Michael Ferrant died in July of 1963. Lillian Ferrant continued to live and operate a lodging house at 204 Commonwealth, and also to operate a lodging house at 36 Temple, where Michael Ferrant previously had maintained his office. She moved to 36 Temple in about 1965.
On September 15, 1965, 204 Commonwealth was purchased from Lillian Ferrant by Back Bay Dormitories, Inc., a wholly-owned subsidiary of Newbury College, which converted it from a lodging house into a dormitory.
By 1968, Back Bay Dormitories owned 198, 200, 202, 204, and 206 Commonwealth and 138 Marlborough. On December 29, 1986, Back Bay Dormitories transferred all of these properties to Newbury College and liquidated its operations effective the end of the year. Newbury College continued to operate the properties as dormitories.

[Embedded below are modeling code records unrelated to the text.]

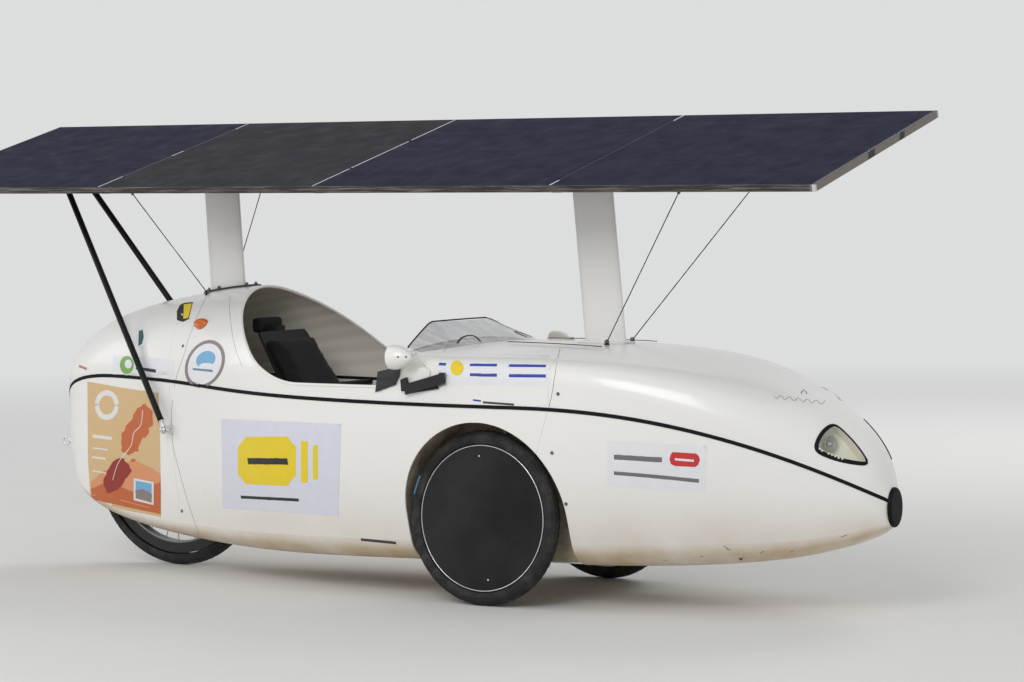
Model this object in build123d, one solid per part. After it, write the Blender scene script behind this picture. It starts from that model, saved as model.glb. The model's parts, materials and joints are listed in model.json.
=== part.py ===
"""Three-wheeled velomobile with a tilting solar roof, in millimetres.

+X points to the nose, +Y to the left and +Z up. The origin lies on the ground below the middle of
the whole vehicle. Every sub-part is written to parts/NODE.step.
"""
from build123d import *
import os
from math import atan2, cos, degrees, radians, sin, sqrt, tan

os.makedirs("parts", exist_ok=True)

# Clearances
SEAT_GAP = 0.3
RUNNING_GAP = 0.05
JOINT_GAP = 0.6
FAR = 3000.0
STEP_IN = 1.0
GROUND_CLEAR = 20.0

# Body shell
WALL = 4.0
SEAM_HALF = 5.5
SEAM_PROUD = 1.5
TAIL_JOINT_X = -711.0
NOSE_JOINT_X = 766.0
NOSE_JOINT_SLOPE = 20.0
NOSE_JOINT_Z = 557.0
# Columns: x, half width, height of the widest line, top, bottom, half width of the flat floor,
# height of the upright part of the side above the widest line
BODY_SECTIONS = [
    (-1266, 22, 500, 600, 335, 6, 10),
    (-1211, 76, 560, 676, 222, 14, 12),
    (-1101, 112, 590, 752, 165, 32, 16),
    (-901, 146, 594, 818, 122, 56, 22),
    (-711, 196, 590, 853, 102, 85, 28),
    (-461, 285, 580, 874, 94, 150, 44),
    (-171, 362, 570, 812, 96, 215, 70),
    (179, 381, 562, 735, 104, 235, 80),
    (539, 378, 559, 722, 112, 235, 80),
    (769, 370, 557, 720, 116, 215, 74),
    (1049, 325, 529, 704, 124, 160, 54),
    (1299, 238, 466, 648, 144, 95, 34),
    (1479, 150, 395, 552, 180, 48, 22),
    (1579, 88, 345, 452, 219, 22, 14),
    (1619, 34, 316, 346, 244, 8, 4),
]
SECTION_STEPS = 2
CROWN_SHARE = 0.65
BILGE_SHARE = 0.5
NOSE_CAP_CENTRE_Z = 295.0
NOSE_CAP_SIZE = (80.0, 108.0)
NOSE_CAP_DEPTH = 10.0
NOSE_CAP_ROUNDING = 7.0
TAIL_CAP_DEPTH = 3.0

# Cockpit opening in the middle shell
COCKPIT_RIM_Z = 606.0
COCKPIT_REAR_X = -215.0
COCKPIT_REAR_SLOPE = 45.0
COCKPIT_REAR_FILLET = 300.0
COCKPIT_TOP_Z = 900.0
COCKPIT_FRONT_X = 275.0
COCKPIT_FRONT_FILLET = 60.0
COCKPIT_SIDE_X = 262.0
COCKPIT_HALF_WIDTH = 450.0

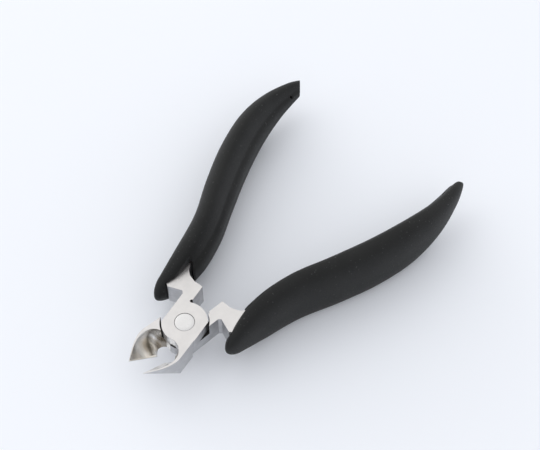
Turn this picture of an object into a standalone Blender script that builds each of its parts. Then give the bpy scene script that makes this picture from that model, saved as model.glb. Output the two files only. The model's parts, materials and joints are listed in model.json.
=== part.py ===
"""Cuticle nipper with soft grips.

Two forged steel levers cross at a lap joint on a flush rivet. Each lever is a jaw, half of the
boss, a stepped neck and a tang, and each tang is buried in a soft grip. A small coil spring in a
pocket between the two laps pushes the handles apart.

The design is drawn in millimetres in the tool frame: the origin is on the pivot, half way through
the steel, +Y runs back toward the handles and +Z is up. A half is drawn closed, with its handle
on +X and its jaw on -X, and is then mirrored if needed and swung open about the pivot.
"""

import math

import bmesh
import bpy
from mathutils import Matrix, Vector

MM = 0.001

# Driving dimensions, in millimetres and degrees.
STEEL_THICKNESS = 8.2
HALF_OPENING = 8.0
LAP_GAP = 0.3
BOSS_RADIUS = 6.6
SHOULDER_GAP = 0.5
HEAD_HALF_WIDTH = 5.7
JAW_GAP = 0.05
JAW_SET = -2.2
TIP_Y = -19.6
HEEL_Y = -10.6
RIVET_HEAD_RADIUS = 2.85
RIVET_HEAD_DEPTH = 1.3
RIVET_SHANK_RADIUS = 1.9
RIVET_CLEARANCE = 0.08
TANG_THICKNESS = 4.6
TANG_HALF_WIDTH = 1.5
TANG_END_Y = 66.0
POCKET_GAP = 0.3
GRIP_START_Y = 3.9
GRIP_END_Y = 97.5
GRIP_HALF_HEIGHT = 10.4
SECTION_POWER = 2.6
SHELL_REACH = 0.75
SHELL_POWER = 2.0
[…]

In the 1990s, Newbury College moved its operations from the Back Bay to Fisher Avenue in Brookline.
On June 28, 1996, Newbury College sold 198-200-202-204 Commonwealth to 202 Commonwealth, Inc. (Enrique Darer, president, and Arthur Scheinholz, treasurer).
202 Commonwealth, Inc., sold 198 Commonwealth in December of 1996. It retained 200-202-204 Commonwealth and combined them into a single building.
On January 16, 1998, it converted the combined property into 8 condominium units, the 202 Commonwealth Avenue Condominium.